DATA ENTRIES:
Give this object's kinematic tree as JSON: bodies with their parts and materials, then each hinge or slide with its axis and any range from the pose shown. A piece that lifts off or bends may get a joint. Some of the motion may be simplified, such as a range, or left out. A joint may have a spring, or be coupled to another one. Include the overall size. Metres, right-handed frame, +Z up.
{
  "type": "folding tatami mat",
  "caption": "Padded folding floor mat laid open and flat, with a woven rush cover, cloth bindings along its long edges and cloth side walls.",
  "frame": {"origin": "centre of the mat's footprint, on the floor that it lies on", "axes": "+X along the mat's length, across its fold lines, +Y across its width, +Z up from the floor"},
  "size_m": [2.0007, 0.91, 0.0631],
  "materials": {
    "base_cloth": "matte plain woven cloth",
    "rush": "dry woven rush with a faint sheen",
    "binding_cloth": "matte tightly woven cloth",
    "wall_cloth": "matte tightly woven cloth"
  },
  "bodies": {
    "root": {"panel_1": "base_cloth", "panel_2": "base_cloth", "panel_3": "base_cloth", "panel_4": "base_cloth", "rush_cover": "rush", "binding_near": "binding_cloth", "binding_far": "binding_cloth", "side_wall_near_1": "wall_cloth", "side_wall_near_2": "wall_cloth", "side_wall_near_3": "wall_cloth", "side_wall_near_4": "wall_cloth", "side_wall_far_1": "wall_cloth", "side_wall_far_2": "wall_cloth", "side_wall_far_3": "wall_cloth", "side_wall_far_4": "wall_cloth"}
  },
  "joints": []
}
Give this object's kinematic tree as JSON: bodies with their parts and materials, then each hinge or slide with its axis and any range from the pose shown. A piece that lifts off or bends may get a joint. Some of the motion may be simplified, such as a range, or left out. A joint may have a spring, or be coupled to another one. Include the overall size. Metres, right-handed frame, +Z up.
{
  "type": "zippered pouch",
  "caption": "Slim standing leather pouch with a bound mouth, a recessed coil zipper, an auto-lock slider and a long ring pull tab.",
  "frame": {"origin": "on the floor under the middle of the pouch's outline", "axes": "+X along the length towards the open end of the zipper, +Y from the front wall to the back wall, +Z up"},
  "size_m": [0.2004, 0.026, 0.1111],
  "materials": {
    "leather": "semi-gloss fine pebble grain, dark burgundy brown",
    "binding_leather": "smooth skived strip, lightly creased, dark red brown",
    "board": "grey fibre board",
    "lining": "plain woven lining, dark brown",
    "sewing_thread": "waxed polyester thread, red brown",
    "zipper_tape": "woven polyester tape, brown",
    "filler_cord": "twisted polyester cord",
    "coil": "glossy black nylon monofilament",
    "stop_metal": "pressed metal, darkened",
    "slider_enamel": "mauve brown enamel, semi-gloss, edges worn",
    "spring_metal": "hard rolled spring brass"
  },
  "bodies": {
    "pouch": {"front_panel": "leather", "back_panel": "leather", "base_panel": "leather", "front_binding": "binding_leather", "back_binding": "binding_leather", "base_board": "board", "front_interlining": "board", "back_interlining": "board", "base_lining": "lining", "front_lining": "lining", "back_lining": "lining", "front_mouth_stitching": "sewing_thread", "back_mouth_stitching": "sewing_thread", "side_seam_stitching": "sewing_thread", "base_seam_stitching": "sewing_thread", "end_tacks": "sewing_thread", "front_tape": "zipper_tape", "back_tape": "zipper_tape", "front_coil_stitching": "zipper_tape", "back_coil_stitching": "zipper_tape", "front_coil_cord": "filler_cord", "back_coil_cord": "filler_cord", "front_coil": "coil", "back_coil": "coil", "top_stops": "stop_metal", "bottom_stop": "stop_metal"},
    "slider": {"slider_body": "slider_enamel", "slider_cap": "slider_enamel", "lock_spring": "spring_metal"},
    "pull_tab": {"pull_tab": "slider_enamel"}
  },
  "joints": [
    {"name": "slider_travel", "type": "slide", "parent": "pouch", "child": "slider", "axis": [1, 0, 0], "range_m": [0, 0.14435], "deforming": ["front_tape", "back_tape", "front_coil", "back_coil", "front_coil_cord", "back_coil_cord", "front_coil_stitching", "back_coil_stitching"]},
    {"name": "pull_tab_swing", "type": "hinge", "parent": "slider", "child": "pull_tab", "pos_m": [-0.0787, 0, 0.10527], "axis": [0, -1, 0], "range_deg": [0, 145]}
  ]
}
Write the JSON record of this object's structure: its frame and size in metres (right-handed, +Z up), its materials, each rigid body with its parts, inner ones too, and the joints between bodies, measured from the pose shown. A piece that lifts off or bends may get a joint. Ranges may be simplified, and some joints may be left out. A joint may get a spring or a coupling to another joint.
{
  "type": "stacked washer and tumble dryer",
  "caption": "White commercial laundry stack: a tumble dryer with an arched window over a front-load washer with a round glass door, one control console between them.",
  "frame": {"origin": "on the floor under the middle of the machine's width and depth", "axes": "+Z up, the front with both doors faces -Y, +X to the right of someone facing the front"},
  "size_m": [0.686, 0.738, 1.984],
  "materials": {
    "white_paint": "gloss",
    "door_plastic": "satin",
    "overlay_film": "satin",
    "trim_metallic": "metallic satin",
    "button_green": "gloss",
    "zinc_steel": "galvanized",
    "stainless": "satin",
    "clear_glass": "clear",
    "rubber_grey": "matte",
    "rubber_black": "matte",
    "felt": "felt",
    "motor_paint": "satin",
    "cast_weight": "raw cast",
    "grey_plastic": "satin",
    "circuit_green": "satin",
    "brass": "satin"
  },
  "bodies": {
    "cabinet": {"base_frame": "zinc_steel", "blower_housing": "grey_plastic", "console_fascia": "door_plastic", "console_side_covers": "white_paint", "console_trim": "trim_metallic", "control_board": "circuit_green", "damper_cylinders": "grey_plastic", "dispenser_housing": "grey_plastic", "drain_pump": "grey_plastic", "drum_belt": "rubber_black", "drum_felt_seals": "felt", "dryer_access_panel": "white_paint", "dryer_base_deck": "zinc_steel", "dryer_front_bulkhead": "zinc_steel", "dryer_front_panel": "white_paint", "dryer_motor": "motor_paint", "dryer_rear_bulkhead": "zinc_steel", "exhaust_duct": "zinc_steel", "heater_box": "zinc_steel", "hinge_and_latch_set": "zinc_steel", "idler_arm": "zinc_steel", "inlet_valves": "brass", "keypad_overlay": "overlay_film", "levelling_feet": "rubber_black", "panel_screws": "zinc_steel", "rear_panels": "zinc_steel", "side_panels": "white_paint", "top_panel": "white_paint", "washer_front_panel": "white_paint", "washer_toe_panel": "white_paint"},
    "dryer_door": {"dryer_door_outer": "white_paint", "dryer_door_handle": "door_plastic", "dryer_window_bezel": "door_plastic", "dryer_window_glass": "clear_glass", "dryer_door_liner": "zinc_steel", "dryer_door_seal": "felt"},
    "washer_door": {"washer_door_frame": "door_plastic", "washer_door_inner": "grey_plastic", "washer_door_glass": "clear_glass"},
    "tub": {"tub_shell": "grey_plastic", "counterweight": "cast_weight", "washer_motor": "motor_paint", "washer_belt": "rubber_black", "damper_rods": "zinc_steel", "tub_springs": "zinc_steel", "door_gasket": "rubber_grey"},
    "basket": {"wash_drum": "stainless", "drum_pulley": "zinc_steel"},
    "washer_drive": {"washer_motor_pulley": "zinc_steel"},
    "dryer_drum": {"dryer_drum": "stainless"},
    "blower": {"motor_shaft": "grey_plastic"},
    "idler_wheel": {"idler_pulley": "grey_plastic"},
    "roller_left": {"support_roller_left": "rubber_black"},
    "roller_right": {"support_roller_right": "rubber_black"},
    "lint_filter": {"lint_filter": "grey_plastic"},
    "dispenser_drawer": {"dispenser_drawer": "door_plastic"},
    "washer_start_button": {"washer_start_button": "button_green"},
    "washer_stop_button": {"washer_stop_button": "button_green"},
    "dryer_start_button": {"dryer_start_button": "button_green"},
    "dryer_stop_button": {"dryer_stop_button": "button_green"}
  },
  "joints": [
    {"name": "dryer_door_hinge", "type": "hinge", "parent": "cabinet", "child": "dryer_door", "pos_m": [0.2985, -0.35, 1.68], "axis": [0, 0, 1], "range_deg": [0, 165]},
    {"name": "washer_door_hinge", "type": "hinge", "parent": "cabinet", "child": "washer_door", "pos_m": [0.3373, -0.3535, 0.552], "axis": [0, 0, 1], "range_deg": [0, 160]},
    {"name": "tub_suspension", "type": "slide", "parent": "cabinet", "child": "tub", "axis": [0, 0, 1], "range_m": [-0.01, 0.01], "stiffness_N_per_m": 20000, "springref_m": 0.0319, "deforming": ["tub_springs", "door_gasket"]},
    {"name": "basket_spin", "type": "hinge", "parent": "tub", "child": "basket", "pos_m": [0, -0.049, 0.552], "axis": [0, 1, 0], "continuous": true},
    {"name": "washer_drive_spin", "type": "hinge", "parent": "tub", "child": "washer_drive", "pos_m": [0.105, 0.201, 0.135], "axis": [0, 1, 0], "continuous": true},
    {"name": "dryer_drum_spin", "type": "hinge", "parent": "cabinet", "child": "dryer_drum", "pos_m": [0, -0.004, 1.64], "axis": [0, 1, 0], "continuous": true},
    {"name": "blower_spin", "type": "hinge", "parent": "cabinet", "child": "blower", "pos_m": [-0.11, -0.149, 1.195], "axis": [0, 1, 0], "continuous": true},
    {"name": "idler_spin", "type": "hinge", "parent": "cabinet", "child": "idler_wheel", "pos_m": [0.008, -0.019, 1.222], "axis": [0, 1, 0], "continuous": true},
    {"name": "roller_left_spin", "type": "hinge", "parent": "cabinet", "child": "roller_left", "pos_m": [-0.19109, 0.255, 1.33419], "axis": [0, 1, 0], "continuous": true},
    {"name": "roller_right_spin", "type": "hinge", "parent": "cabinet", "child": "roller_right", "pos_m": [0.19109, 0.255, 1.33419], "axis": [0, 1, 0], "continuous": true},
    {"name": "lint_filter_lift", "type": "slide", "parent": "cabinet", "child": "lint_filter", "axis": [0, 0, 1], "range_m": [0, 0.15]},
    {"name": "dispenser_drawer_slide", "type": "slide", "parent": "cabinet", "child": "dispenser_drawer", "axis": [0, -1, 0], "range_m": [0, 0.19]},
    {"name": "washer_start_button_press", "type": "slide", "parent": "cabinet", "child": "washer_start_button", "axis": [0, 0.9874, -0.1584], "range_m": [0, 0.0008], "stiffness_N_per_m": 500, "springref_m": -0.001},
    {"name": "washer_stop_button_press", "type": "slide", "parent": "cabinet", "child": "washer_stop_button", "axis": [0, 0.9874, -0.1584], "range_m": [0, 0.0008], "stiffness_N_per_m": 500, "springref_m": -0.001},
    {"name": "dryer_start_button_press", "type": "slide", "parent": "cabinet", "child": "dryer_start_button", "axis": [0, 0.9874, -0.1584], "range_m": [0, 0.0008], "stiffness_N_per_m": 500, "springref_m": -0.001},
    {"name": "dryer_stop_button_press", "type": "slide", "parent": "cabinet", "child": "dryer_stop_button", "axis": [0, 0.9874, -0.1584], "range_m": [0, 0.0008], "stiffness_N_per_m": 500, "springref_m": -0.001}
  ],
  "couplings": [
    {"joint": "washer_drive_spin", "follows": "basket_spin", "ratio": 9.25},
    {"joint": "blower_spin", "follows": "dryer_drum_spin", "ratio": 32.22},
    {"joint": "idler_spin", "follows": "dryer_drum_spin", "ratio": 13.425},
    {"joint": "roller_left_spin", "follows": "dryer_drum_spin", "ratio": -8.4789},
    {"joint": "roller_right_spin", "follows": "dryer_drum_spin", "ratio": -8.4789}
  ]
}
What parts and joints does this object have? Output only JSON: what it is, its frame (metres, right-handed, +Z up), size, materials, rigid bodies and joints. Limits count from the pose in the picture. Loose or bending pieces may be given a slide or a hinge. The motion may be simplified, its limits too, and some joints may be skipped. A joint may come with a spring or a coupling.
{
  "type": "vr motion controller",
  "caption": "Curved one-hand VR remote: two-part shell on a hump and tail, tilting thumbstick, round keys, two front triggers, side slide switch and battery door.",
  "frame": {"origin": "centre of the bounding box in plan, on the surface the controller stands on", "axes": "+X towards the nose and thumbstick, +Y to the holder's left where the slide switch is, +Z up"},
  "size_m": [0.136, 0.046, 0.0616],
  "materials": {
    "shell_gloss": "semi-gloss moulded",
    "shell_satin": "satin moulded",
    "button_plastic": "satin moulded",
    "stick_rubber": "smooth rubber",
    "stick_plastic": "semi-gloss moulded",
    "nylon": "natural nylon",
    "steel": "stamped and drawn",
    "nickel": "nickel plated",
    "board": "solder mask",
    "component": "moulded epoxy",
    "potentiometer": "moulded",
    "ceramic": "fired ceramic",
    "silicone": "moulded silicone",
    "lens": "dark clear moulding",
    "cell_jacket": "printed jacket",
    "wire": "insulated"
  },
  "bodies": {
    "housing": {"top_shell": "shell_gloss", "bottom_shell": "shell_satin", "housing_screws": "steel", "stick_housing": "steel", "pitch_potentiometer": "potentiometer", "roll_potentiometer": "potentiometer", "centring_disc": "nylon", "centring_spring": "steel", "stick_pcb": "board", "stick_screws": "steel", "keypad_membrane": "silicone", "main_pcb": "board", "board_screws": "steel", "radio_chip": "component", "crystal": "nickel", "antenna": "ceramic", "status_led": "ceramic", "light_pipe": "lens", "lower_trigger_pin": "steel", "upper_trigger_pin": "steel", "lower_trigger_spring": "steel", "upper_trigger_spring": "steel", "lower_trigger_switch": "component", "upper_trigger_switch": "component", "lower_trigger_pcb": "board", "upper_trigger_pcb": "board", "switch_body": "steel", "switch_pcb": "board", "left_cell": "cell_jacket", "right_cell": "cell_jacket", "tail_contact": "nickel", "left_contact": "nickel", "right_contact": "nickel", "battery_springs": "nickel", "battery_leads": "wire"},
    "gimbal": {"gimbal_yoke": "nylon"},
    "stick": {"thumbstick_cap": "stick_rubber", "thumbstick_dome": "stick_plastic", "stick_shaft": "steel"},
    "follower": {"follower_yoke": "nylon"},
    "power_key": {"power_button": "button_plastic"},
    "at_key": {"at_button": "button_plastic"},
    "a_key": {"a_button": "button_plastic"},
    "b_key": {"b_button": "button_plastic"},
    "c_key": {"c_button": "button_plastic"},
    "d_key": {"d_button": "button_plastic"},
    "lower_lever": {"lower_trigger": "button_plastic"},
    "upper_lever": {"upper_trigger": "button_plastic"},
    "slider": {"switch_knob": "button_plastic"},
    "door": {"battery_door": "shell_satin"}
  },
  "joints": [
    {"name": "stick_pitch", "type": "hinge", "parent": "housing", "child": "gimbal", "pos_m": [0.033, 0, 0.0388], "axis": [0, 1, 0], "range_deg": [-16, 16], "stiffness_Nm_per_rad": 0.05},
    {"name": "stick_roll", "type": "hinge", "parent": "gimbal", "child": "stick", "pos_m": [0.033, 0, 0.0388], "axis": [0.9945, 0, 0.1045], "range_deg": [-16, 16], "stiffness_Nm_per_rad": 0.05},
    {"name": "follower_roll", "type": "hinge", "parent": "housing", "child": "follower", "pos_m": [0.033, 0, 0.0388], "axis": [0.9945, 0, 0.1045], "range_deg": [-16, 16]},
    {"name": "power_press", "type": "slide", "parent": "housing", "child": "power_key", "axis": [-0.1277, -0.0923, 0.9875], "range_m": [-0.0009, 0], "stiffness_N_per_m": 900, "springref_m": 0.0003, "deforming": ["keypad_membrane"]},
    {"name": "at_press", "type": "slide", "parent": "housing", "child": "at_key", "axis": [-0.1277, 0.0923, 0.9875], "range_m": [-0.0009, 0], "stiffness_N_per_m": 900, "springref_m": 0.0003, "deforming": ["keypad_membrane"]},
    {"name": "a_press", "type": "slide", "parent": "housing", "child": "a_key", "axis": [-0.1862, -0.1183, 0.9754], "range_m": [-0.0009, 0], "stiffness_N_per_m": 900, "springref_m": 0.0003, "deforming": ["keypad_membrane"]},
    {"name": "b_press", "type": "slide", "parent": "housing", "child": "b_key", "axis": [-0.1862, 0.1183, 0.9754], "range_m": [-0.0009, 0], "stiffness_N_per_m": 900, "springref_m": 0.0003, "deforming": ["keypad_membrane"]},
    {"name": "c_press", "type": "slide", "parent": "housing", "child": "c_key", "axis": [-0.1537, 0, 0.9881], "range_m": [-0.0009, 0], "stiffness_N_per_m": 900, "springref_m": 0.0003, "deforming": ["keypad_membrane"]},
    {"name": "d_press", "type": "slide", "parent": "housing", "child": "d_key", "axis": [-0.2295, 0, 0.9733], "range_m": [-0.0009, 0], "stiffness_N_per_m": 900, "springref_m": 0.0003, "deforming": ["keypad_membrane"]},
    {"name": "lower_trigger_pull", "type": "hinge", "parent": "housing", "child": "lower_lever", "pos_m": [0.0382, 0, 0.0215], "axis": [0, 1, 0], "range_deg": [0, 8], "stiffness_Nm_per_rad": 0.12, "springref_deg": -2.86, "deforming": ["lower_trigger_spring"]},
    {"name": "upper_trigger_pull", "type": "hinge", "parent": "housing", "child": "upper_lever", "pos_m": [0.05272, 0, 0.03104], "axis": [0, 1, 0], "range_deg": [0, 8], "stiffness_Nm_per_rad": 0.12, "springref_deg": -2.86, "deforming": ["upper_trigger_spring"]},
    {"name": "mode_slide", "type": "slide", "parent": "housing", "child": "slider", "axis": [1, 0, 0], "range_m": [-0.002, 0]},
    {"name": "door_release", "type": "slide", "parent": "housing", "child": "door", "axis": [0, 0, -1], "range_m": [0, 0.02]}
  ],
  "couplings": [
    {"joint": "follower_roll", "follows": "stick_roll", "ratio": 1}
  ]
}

WHAT IS BEING ASKED:
Identify and copy lines that hold the string "between".

ANSWER FOR THIS EXERCISE:
Write the JSON record of this object's structure: its frame and size in metres (right-handed, +Z up), its materials, each rigid body with its parts, inner ones too, and the joints between bodies, measured from the pose shown. A piece that lifts off or bends may get a joint. Ranges may be simplified, and some joints may be left out. A joint may get a spring or a coupling to another joint.
  "caption": "White commercial laundry stack: a tumble dryer with an arched window over a front-load washer with a round glass door, one control console between them.",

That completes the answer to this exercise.